At that time, visa numbers for the other employment categories remained available except for China and India whose second preference (EB-2) showed a cut-off date of February 15, 2005 and February 15, 2004, respectively.
But there has been a strong surge in the demand for other preferences, Mr. Oppenheim said. The 4th preference (EB-4) which refers to religious workers and other special immigrants may experience retrogression later this year as a result.
There has also been a heavy increase in applications for the employment-based 5th preference (EB-5) for immigrant investors and for the employment-based first preference (EB-1) for outstanding professors and researchers, multinational executives and managers and persons of extraordinary ability.
The EB-1 for India may require the establishment of a cut off date in August or September this year.
The surge in the EB-4 and EB-5 is significant because unused visa numbers in these categories are given to the EB-2 and EB-3 categories. With these categories using all their allotted numbers, the retrogression of the EB-2 and EB-3 will get worse.

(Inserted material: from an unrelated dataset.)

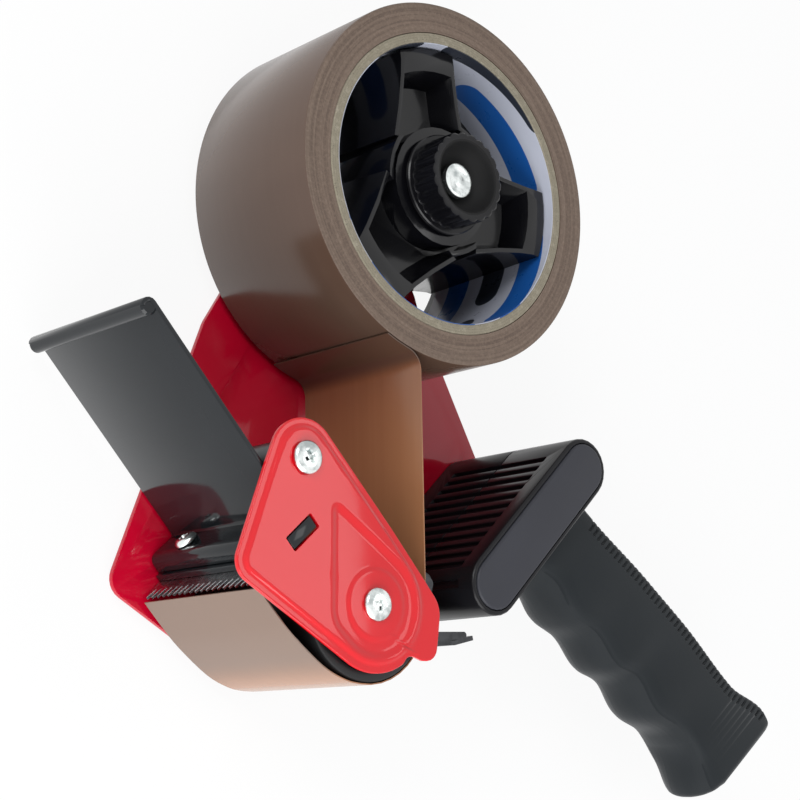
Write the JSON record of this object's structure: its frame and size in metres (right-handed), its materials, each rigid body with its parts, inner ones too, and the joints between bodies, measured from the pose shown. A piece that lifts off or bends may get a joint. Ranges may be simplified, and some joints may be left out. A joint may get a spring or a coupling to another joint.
{
  "type": "tape dispenser",
  "caption": "Handheld packing tape dispenser with a pistol grip, a brown tape roll between red steel side plates, a toothed blade head, a rubber roller and a braked hub",
  "frame": {"origin": "middle of the bounding box's base, the plane the dispenser lies on", "axes": "+Z along the roll's and roller's axles, away from the far side plate; +X toward the pistol grip's side; +Y toward the tape roll"},
  "size_m": [0.2416, 0.2096, 0.0601],
  "materials": {
    "tape_roll": "glossy brown tape, wound tight",
    "tape_film": "glossy brown tape film",
    "cardboard": "grey-beige cardboard with a plain banded liner",
    "hub_plastic": "glossy black moulding",
    "knob_plastic": "glossy black moulding",
    "plain_steel": "plain stamped steel",
    "spring_steel": "drawn spring wire",
    "blade_steel": "ground steel strip",
    "zinc_steel": "bright zinc plate",
    "dark_steel": "dark oiled steel",
    "black_sheet": "satin black coat on pressed sheet",
    "deep_red_paint": "gloss deep red enamel",
    "bright_red_paint": "gloss bright red enamel",
    "fibre": "pressed brown fibre",
    "roller_rubber": "black rubber sleeve",
    "box_plastic": "fine-grained black moulding",
    "cap_plastic": "satin dark grey moulding",
    "grip_rubber": "soft dark grey rubber"
  },
  "bodies": {
    "base": {"frame_plate": "deep_red_paint", "front_side_plate": "bright_red_paint", "spacer_tube": "dark_steel", "spacer_screw_near": "zinc_steel", "spacer_screw_far": "zinc_steel", "roller_screw_near": "zinc_steel", "roller_screw_far": "zinc_steel", "roller_shaft": "zinc_steel", "hub_axle": "zinc_steel", "axle_end": "zinc_steel", "friction_washer": "fibre", "wiper_plate": "black_sheet", "cross_bracket": "black_sheet", "blade": "blade_steel", "wiper_screw_far": "zinc_steel", "wiper_screw_near": "zinc_steel", "handle_box_far": "box_plastic", "handle_box_near": "box_plastic", "handle_box_cap": "cap_plastic", "handle_screw_high": "zinc_steel", "handle_screw_low": "zinc_steel", "grip_sleeve": "grip_rubber", "grip_core": "box_plastic", "lever_pin": "dark_steel", "lever_spring": "spring_steel", "tape_strip": "tape_film"},
    "roll": {"tape_windings": "tape_roll", "tape_core": "cardboard", "hub": "hub_plastic"},
    "roller": {"roller_core": "knob_plastic", "roller_sleeve": "roller_rubber", "roller_bush_far": "fibre", "roller_bush_near": "fibre"},
    "brake": {"thrust_washer": "plain_steel", "brake_spring": "spring_steel"},
    "knob": {"brake_knob": "knob_plastic"},
    "lever": {"retaining_lever": "plain_steel"}
  },
  "joints": [
    {"name": "roll_spin", "type": "hinge", "parent": "base", "child": "roll", "pos_m": [-0.02431, 0.05547, 0.0277], "axis": [0, 0, 1], "continuous": true},
    {"name": "roller_spin", "type": "hinge", "parent": "base", "child": "roller", "pos_m": [-0.05291, -0.05823, 0.0297], "axis": [0, 0, 1], "continuous": true},
    {"name": "brake_press", "type": "slide", "parent": "base", "child": "brake", "axis": [0, 0, 1], "range_m": [-0.00063, 0.00063], "deforming": ["brake_spring"]},
    {"name": "knob_turn", "type": "hinge", "parent": "brake", "child": "knob", "pos_m": [-0.02431, 0.05547, 0.055], "axis": [0, 0, 1], "range_deg": [-180, 180]},
    {"name": "lever_press", "type": "hinge", "parent": "base", "child": "lever", "pos_m": [-0.02951, -0.05103, 0.0287], "axis": [0, 0, 1], "range_deg": [0, 10], "stiffness_Nm_per_rad": 0.05}
  ],
  "couplings": [
    {"joint": "roller_spin", "follows": "roll_spin", "ratio": -2.6649},
    {"joint": "knob_turn", "follows": "brake_press", "rad_per_m": 5026.5}
  ]
}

The applicants from India and China will have the longest wait. The EB-2 cut-off date for July 2009 is January 1, 2000, but it may become unavailable this August or September. At the start of the 2010 fiscal year (10/01/2009), India’s cut-off date for EB-3 will be November 1, 2001 while China’s cut-off date will be March 1, 2005.
The Visa office estimates that on October 1, 2009, which is the start of the 2010 fiscal year, the EB-3 category will have the following cut-off dates: China – March 1, 2003; India – November 1, 2001; Mexico – March 1, 2003; other countries – March 1, 2003.
Without immigration reforms, the waiting time for the EB-3 applicants will probably be over a decade.
(Editor’s Note: REUBEN S. SEGURITAN has been practicing law for over 30 years and is included in the Marquis Who’s Who in American Law. A former law editor, he previously taught law and international politics and is the author of “We Didn’t Pass Through the Golden Door.” He frequently writes and speaks on immigration and other legal topics. He has received numerous awards in the U.S. and abroad, including several outstanding professional awards and Philippine Presidential awards. For more information, you may log on to his website at www.seguritan.com or call (212) 695-5281.)
Posted by admin on June 20th, 2009 with no comments.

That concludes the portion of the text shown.